WHAT YOU SHOULD DO — Print the entries below in their entirety, exactly as they are written.

(Collection entries)
** Start **
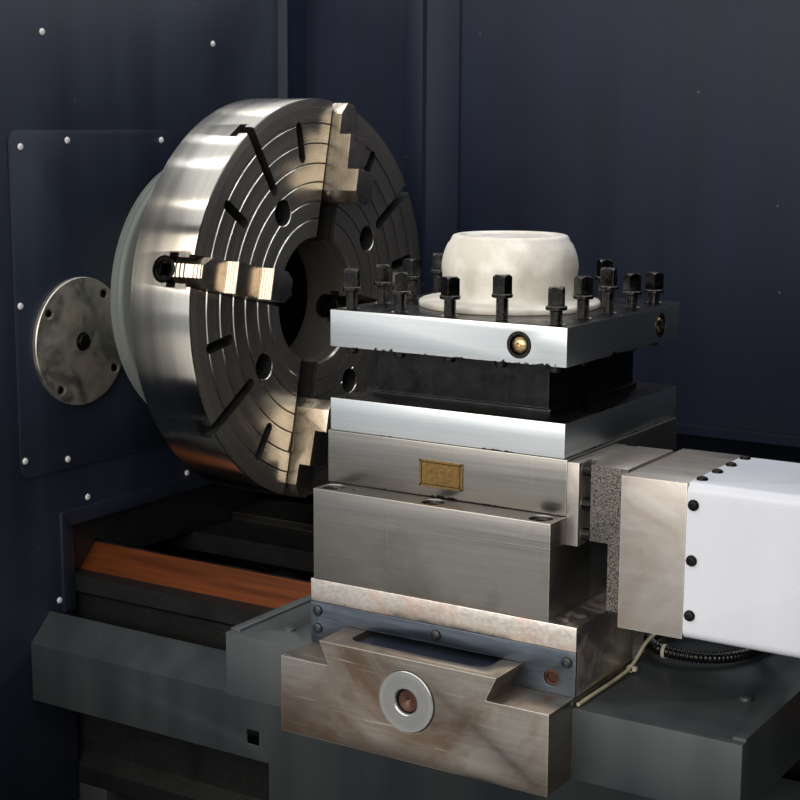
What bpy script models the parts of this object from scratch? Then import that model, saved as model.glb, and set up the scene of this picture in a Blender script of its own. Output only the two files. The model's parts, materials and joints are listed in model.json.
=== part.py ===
# CNC turning lathe with a four-jaw independent chuck and a four-way tool turret.
# Metres, +Z up. Shapes are given in the spindle's frame: X from the chuck's face to the tailstock,
# Y from the spindle axis to the back, Z up from the spindle axis. One empty carries the whole machine.

import math

import bmesh
import bpy
from mathutils import Matrix, Vector

# Clearances
FIT = 0.0003             # between pieces that touch
RUNNING = 0.0004         # round a turning shaft, wide enough for its flat facets
SLIDING = 0.0005         # beside a sliding guide
BITE = 0.002             # how far a cutter or a fused piece reaches past a face

# The machine as a whole
SPINDLE_HEIGHT = 1.130
FRONT = -0.905
BACK = 0.640
TRACK_BOTTOM = 0.5600
TRACK_HEIGHT = 0.0600
PANEL_TOP = TRACK_BOTTOM + TRACK_HEIGHT
SHEET = 0.003

# Chuck
CHUCK_R = 0.315
CHUCK_DEPTH = 0.1136
CHUCK_BORE_R = 0.100
CHUCK_EDGE = 0.003
CHUCK_CLOCK = math.radians(-12.7)
CHUCK_SEGMENTS = 40
RING_GROOVES = (0.129, 0.156, 0.186, 0.215, 0.246, 0.277)
RING_GROOVE = 0.0012
JAW_COUNT = 4
CHANNEL_HALF = 0.0190
SEAT_HALF = 0.0235          # the jaw's full width, sunk into the face
SEAT_DEPTH = 0.0085
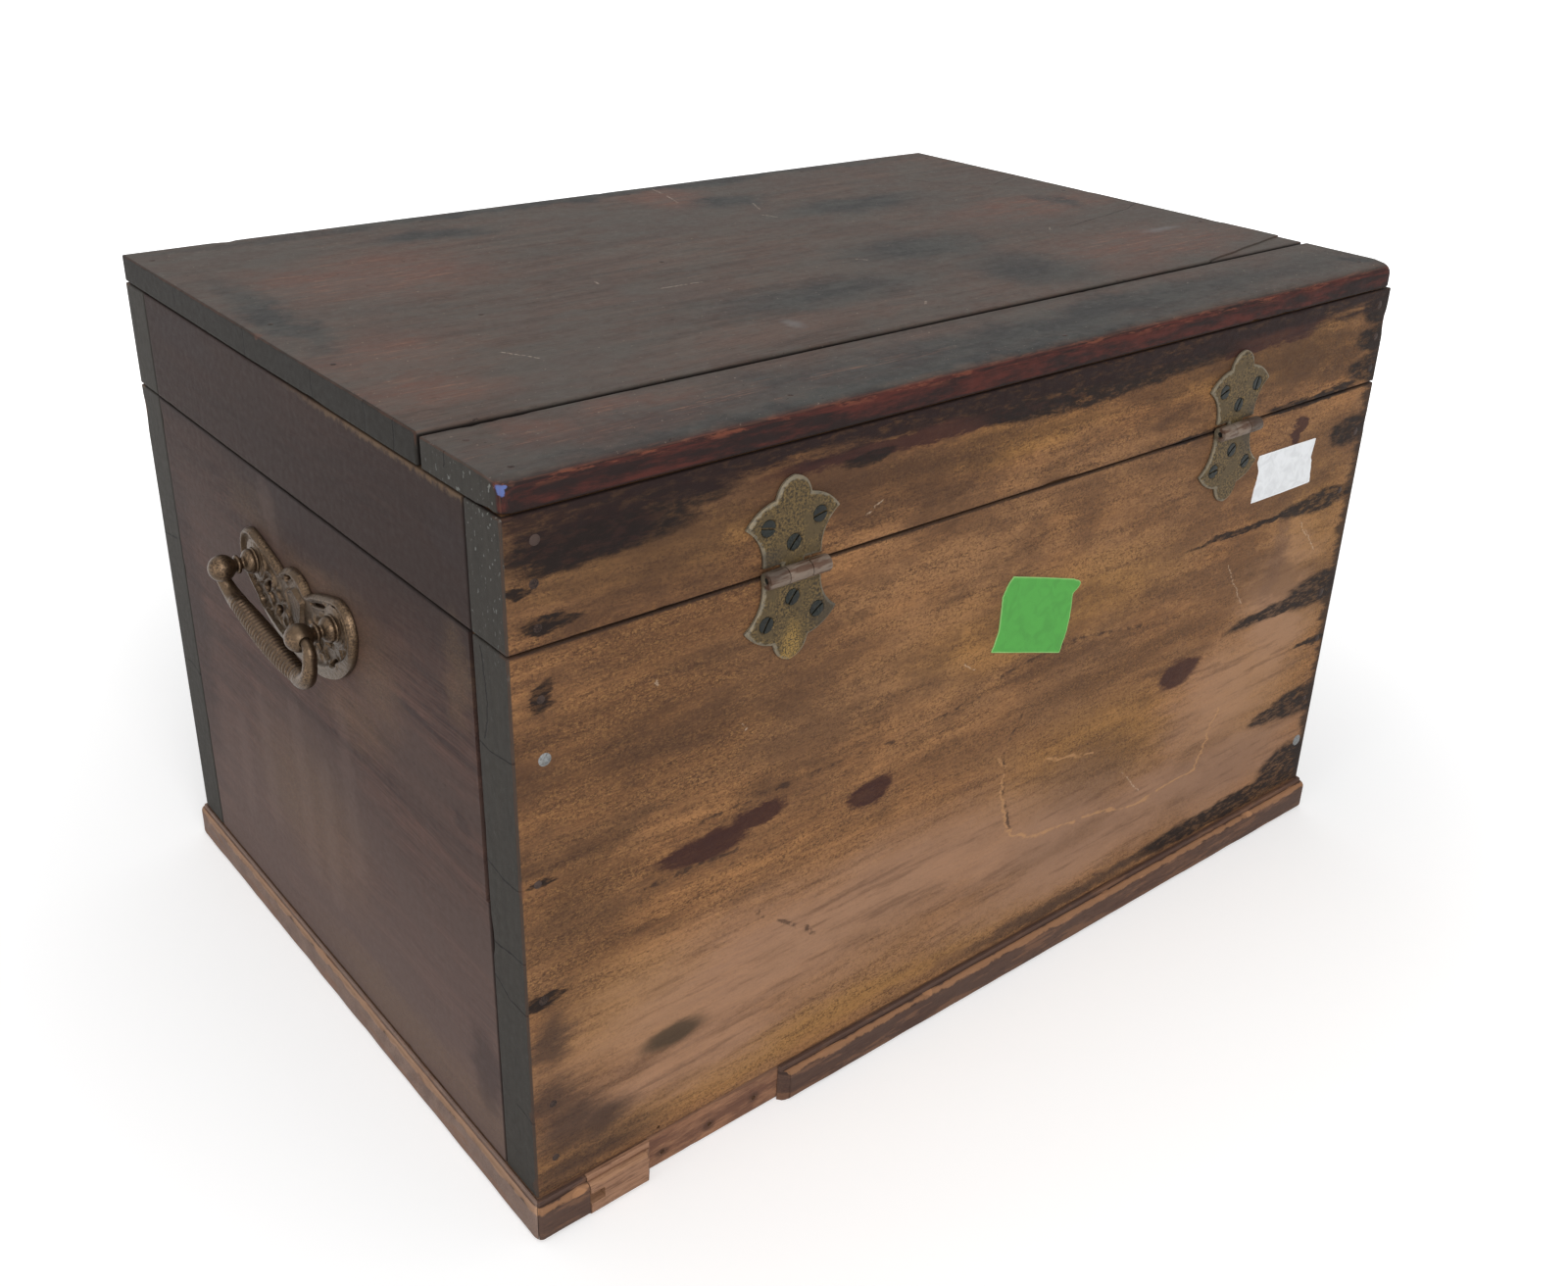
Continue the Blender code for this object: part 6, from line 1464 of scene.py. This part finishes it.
def scroll_relief(across, up):
    """How far the scrolls rise: each a ridge that winds inward to a round tip."""
    relief = np.zeros_like(across)
    for centre_x, centre_z, radius, start, end, rise in SCROLLS:
        away_x, away_z = np.abs(across) - centre_x * PLATE_HALF, up - centre_z * PLATE_HALF
        angle = (np.degrees(np.arctan2(away_z, away_x)) - start) % 360
        share = np.clip(angle / (end - start), 0, 1)
        ring = np.abs(np.hypot(away_x, away_z) - radius * PLATE_HALF * (1 - 0.45 * share))
        curl, way = radius * PLATE_HALF * 0.55, math.radians(end)
        tip = np.hypot(away_x - curl * math.cos(way), away_z - curl * math.sin(way))
        ridge = np.exp(-(ring / 0.75) ** 2) * (angle <= end - start) + 0.9 * np.exp(-(tip / 1.3) ** 2)
        relief = np.maximum(relief, 1.4 * rise * np.minimum(ridge, 1))
    return relief


def plate_height(across, up, inward, clear):
    """The plate's relief: rim, sloping foot, scrolls, shield, rosettes and beads round the piercings."""
    foot_share = step_up(-up, 4.0, 20.0)
    width = HEAD_RIM_WIDTH + (FOOT_RIM_WIDTH - HEAD_RIM_WIDTH) * foot_share
    rim = PLATE_RIM - 1.5 * (1 - step_up(inward, 0.0, 1.1)) * (1 - foot_share)
    rim -= 1.7 * foot_share * (1 - np.clip(inward / width, 0, 1)) ** 1.3
    height = PLATE_FIELD + (rim - PLATE_FIELD) * (1 - step_up(inward, width, width + 0.9))
    height = np.maximum(height, PLATE_FIELD + scroll_relief(across, up))
    height = height + 0.55 * np.exp(-((clear - 0.9) / 0.55) ** 2) - 0.5 * (1 - step_up(clear, 0, 0.5))
    shield = shield_inward(across, up)
    raised = PLATE_FIELD + 1.5 * step_up(shield, -0.1, 0.7) + 0.5 * np.exp(-((shield - 0.9) / 0.45) ** 2)
    height = np.where(shield > -0.1, raised, height)
    for x_sign in (1, -1):
        away = np.hypot(across - x_sign * POST_SPACING, up)
        rosette = PLATE_FIELD * np.ones_like(away) - 0.2
        for radius, rise in ROSETTE_STEPS:
            rosette += rise * (1 - step_up(away, radius - 0.55, radius))
        height = np.where(away < ROSETTE_STEPS[0][0] - 0.3, np.minimum(rosette, PLATE_RIM), height)
    pits = np.array([noise.noise(Vector((x, y, 3.7)) * 0.55) + 0.6 * noise.noise(Vector((x, y, 9.1)) * 1.3)
                     for x, y in zip(across.ravel(), up.ravel())]).reshape(across.shape)
    return np.minimum(height + 0.14 * pits, PLATE_RIM + 0.1)


BAIL_HALF, BAIL_DROP, GRIP_HALF, GRIP_STEPS = 50.5, 18.0, 37.0, 60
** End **
ANSWER TO THE TASK —
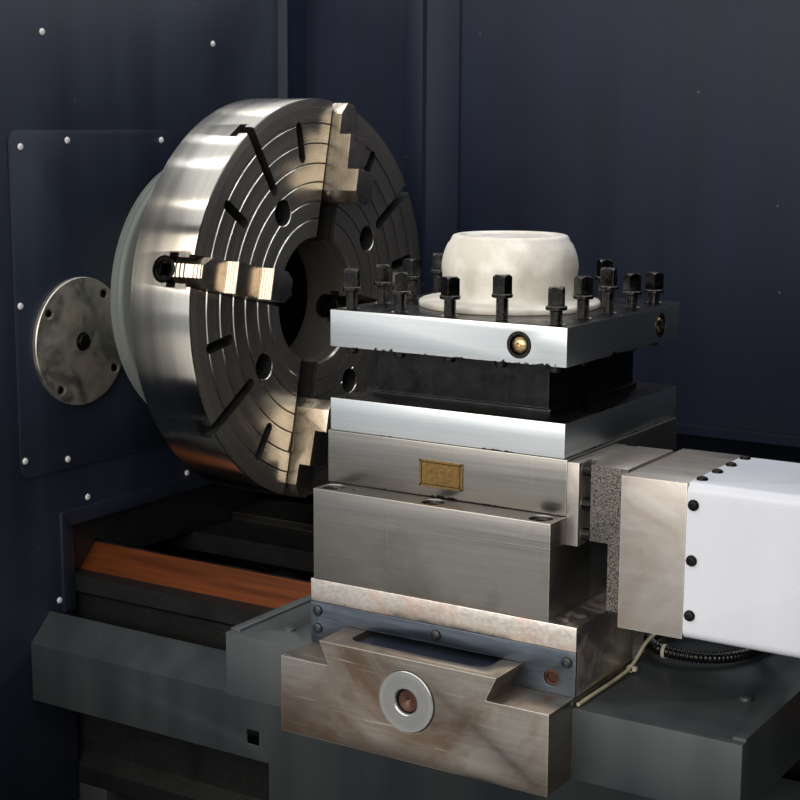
What bpy script models the parts of this object from scratch? Then import that model, saved as model.glb, and set up the scene of this picture in a Blender script of its own. Output only the two files. The model's parts, materials and joints are listed in model.json.
=== part.py ===
# CNC turning lathe with a four-jaw independent chuck and a four-way tool turret.
# Metres, +Z up. Shapes are given in the spindle's frame: X from the chuck's face to the tailstock,
# Y from the spindle axis to the back, Z up from the spindle axis. One empty carries the whole machine.

import math

import bmesh
import bpy
from mathutils import Matrix, Vector

# Clearances
FIT = 0.0003             # between pieces that touch
RUNNING = 0.0004         # round a turning shaft, wide enough for its flat facets
SLIDING = 0.0005         # beside a sliding guide
BITE = 0.002             # how far a cutter or a fused piece reaches past a face

# The machine as a whole
SPINDLE_HEIGHT = 1.130
FRONT = -0.905
BACK = 0.640
TRACK_BOTTOM = 0.5600
TRACK_HEIGHT = 0.0600
PANEL_TOP = TRACK_BOTTOM + TRACK_HEIGHT
SHEET = 0.003

# Chuck
CHUCK_R = 0.315
CHUCK_DEPTH = 0.1136
CHUCK_BORE_R = 0.100
CHUCK_EDGE = 0.003
CHUCK_CLOCK = math.radians(-12.7)
CHUCK_SEGMENTS = 40
RING_GROOVES = (0.129, 0.156, 0.186, 0.215, 0.246, 0.277)
RING_GROOVE = 0.0012
JAW_COUNT = 4
CHANNEL_HALF = 0.0190
SEAT_HALF = 0.0235          # the jaw's full width, sunk into the face
SEAT_DEPTH = 0.0085
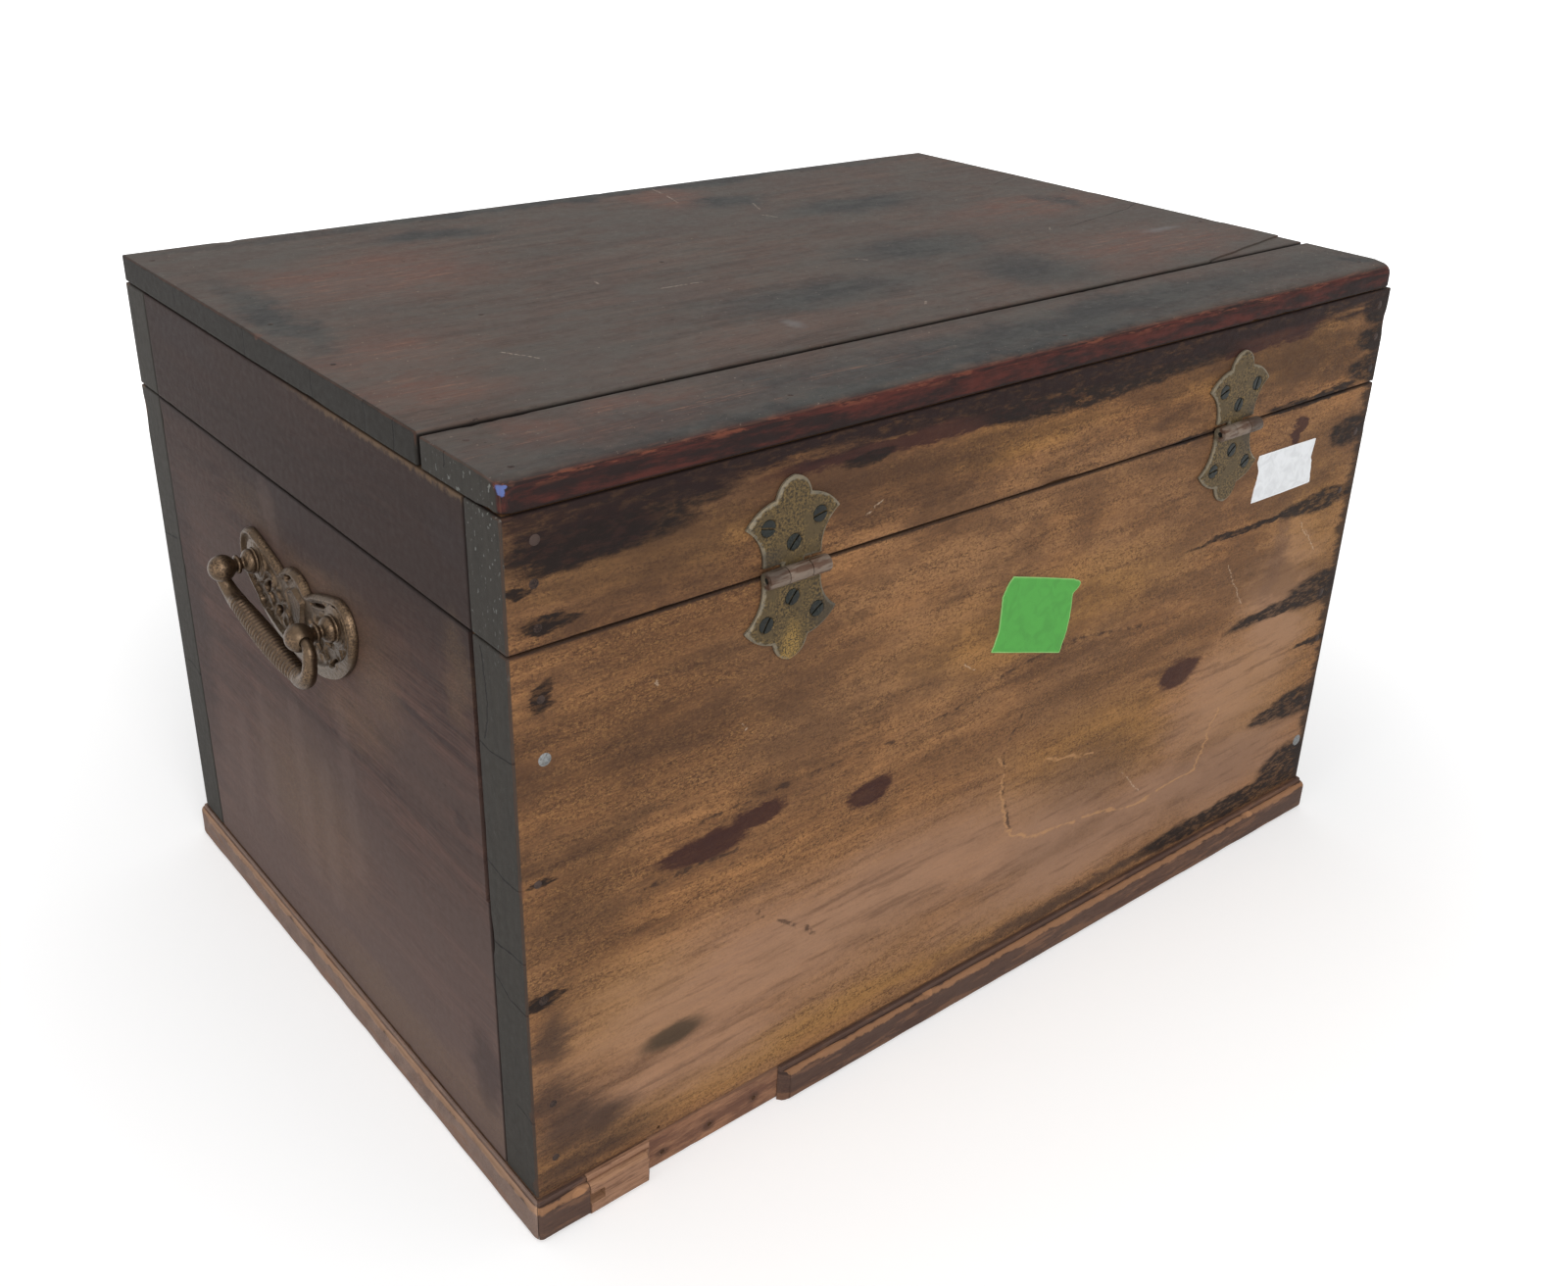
Continue the Blender code for this object: part 6, from line 1464 of scene.py. This part finishes it.
def scroll_relief(across, up):
    """How far the scrolls rise: each a ridge that winds inward to a round tip."""
    relief = np.zeros_like(across)
    for centre_x, centre_z, radius, start, end, rise in SCROLLS:
        away_x, away_z = np.abs(across) - centre_x * PLATE_HALF, up - centre_z * PLATE_HALF
        angle = (np.degrees(np.arctan2(away_z, away_x)) - start) % 360
        share = np.clip(angle / (end - start), 0, 1)
        ring = np.abs(np.hypot(away_x, away_z) - radius * PLATE_HALF * (1 - 0.45 * share))
        curl, way = radius * PLATE_HALF * 0.55, math.radians(end)
        tip = np.hypot(away_x - curl * math.cos(way), away_z - curl * math.sin(way))
        ridge = np.exp(-(ring / 0.75) ** 2) * (angle <= end - start) + 0.9 * np.exp(-(tip / 1.3) ** 2)
        relief = np.maximum(relief, 1.4 * rise * np.minimum(ridge, 1))
    return relief


def plate_height(across, up, inward, clear):
    """The plate's relief: rim, sloping foot, scrolls, shield, rosettes and beads round the piercings."""
    foot_share = step_up(-up, 4.0, 20.0)
    width = HEAD_RIM_WIDTH + (FOOT_RIM_WIDTH - HEAD_RIM_WIDTH) * foot_share
    rim = PLATE_RIM - 1.5 * (1 - step_up(inward, 0.0, 1.1)) * (1 - foot_share)
    rim -= 1.7 * foot_share * (1 - np.clip(inward / width, 0, 1)) ** 1.3
    height = PLATE_FIELD + (rim - PLATE_FIELD) * (1 - step_up(inward, width, width + 0.9))
    height = np.maximum(height, PLATE_FIELD + scroll_relief(across, up))
    height = height + 0.55 * np.exp(-((clear - 0.9) / 0.55) ** 2) - 0.5 * (1 - step_up(clear, 0, 0.5))
    shield = shield_inward(across, up)
    raised = PLATE_FIELD + 1.5 * step_up(shield, -0.1, 0.7) + 0.5 * np.exp(-((shield - 0.9) / 0.45) ** 2)
    height = np.where(shield > -0.1, raised, height)
    for x_sign in (1, -1):
        away = np.hypot(across - x_sign * POST_SPACING, up)
        rosette = PLATE_FIELD * np.ones_like(away) - 0.2
        for radius, rise in ROSETTE_STEPS:
            rosette += rise * (1 - step_up(away, radius - 0.55, radius))
        height = np.where(away < ROSETTE_STEPS[0][0] - 0.3, np.minimum(rosette, PLATE_RIM), height)
    pits = np.array([noise.noise(Vector((x, y, 3.7)) * 0.55) + 0.6 * noise.noise(Vector((x, y, 9.1)) * 1.3)
                     for x, y in zip(across.ravel(), up.ravel())]).reshape(across.shape)
    return np.minimum(height + 0.14 * pits, PLATE_RIM + 0.1)


BAIL_HALF, BAIL_DROP, GRIP_HALF, GRIP_STEPS = 50.5, 18.0, 37.0, 60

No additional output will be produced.